- Born: 1 April 1943
- Died: 10 July 1977 (aged 34) Hohenstein-Ernstthal, East Germany

Championship titles
- 1970: Cup of Peace and Friendship

= Vladislav Ondřejík =

Racing driver

Vladislav Ondřejík (/cs/; 1 April 1943 – 10 July 1977) was a Czechoslovak racing driver and engineer.

== Biography ==
Ondřejík was born on 1 April 1943, and was a citizen of Czechoslovakia. He began his racing career in 1960, participating in kart racing. In 1965, he debuted in the Czechoslovak Formula Three, in which he was driving Tatra Delfin open-seated car with the engines from Tatra and Škoda cars. Later he competed driving the Lotus 41C with Ford-Cosworth engine, for the Dukla Prague team. In 1969, while racing for Lotus team, he was the second in the Cup of Peace and Friendship. The year later, in 1970, he won the championship of the Cup of Peace and Friendship. He also participated in the touring car racing, driving Škoda 120 S, and Fiat 128 Sport Coupé. Across his career, the newspapers and magazines often reported his name as Vladimír Ondřejík (/cs/).
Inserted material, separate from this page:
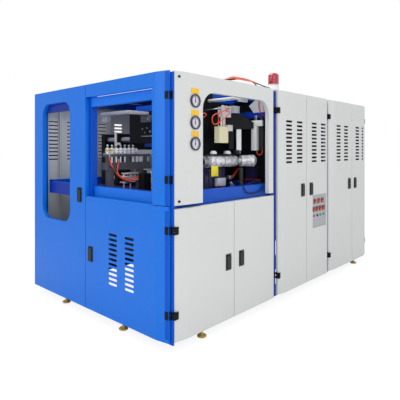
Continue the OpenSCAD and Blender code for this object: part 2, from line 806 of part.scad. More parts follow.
// Stretch unit: a top beam over the mould on two columns, and the head that slides on them
column_r = 20;
column_xs = [mould_x + 30, mould_x + mould_w - 30];
guide_z = mould_z + mould_h + 30;
guide_t = 30;
beam_t = 50;
rod_tip_r = 8;
seal_r = 24;
head_t = 60;
head_low = guide_z + guide_t + stretch_stroke + 20;
beam_z = head_low + head_t + 60;
// Distance from the clamp plates' sides to the guide plate
guide_inset = 80;

module stretch_frame() color([0.20, 0.34, 0.80]) {
    difference() {
        box([clamp_x, platen_back, beam_z], [platen_x1, part_y + 90, beam_z + beam_t]);
        for (x = cavity_xs)
            translate([x, part_y, beam_z - eps]) cylinder(r = seal_r + 6, h = beam_t + 2 * eps);
    }
    for (x = column_xs)
        translate([x, part_y, guide_z]) cylinder(r = column_r, h = beam_z + beam_t + 20 - guide_z);
    difference() {
        box([clamp_x + guide_inset, platen_back, guide_z],
            [clamp_x1 - guide_inset, part_y + 60, guide_z + guide_t]);
        for (x = cavity_xs)
            translate([x, part_y, guide_z - eps]) cylinder(r = seal_r + 10, h = guide_t + 2 * eps);
    }
}

module stretch_head() color([0.78, 0.79, 0.80]) {
    difference() {
        box([mould_x - 20, part_y - 60, head_low], [mould_x + mould_w + 20, part_y + 60, head_low + head_t]);
        for (x = column_xs) translate([x, part_y, head_low - eps])
            cylinder(r = column_r + tie_gap, h = head_t + 2 * eps);
    }
    for (x = cavity_xs) translate([x, part_y, head_low]) {
        translate([0, 0, -110]) cylinder(r = rod_tip_r, h = 120);
        translate([0, 0, -50]) cylinder(r = seal_r, h = 60);
    }
}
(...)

He also worked as an engineer in the Tatra design bureau in Prague, Czechoslovakia. After he stopped working there, he had established his own car tuning company, called Avon.

On 10 July 1977, during the first lap of the race of the East Germany Touring Car Championship, at the Sachsenring race track, in Hohenstein-Ernstthal, East Germany (now in Germany), his Škoda 130 RS had collided with two others cars, and then crashed into a concrete pole. During the crash, Ondřejík had suffered heavy injuries, and had died later in the evening, in the hospital in Hohenstein-Ernstthal. The race was stopped and cancelled immediately following the crash.